18 goals, 17 assists in 58 appearances. Utterly ridiculous achievements for a defender. And of course, on whoscored’s lucrative ratings system he was POTY for the whole SPL. Even for defensive work he was outstanding, 7th in the league for tackles.

His market value is said to be around £10M, but that’s conversative. It’s more like £30M+ because he’s completely unsellable and Rangers wouldn’t consider it unless a crazy bid arrived.

Tavernier, very much, reminds us what we recall a Gers fan saying 20 years ago about Arthur Numan – underappreciated but we will simply not be able to replace him when he’s gone and we’ll miss him terribly.

Borna has maybe filled some of the Dutchman’s gap but that took pretty much two decades.
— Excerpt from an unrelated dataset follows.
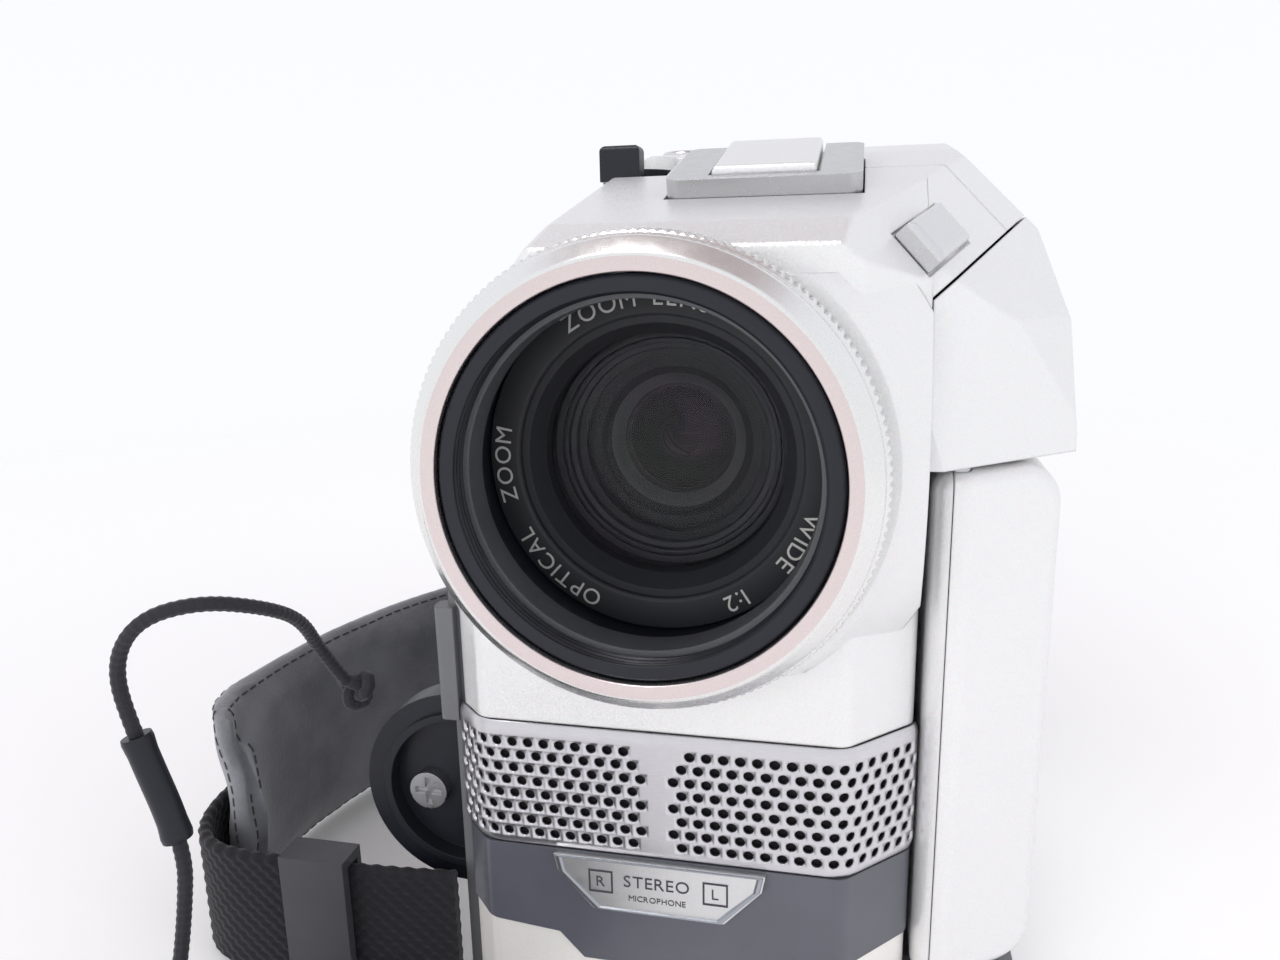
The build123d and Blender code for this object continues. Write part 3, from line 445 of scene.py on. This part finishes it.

Tavernier is a jack of all trades and replacing a player who does as much as he does while leading by example would be impossible.

He’s a player who doesn’t really get the credit he fully deserves, but it is nice to see the abuse he used to take has whittled down to very little.

It’s taken Tav a long time to truly win fans over, but he’s a mainstay now and there’s barely a fan alive who has a bad word to say about him anymore.

Surely that’s qualifying to be a legend?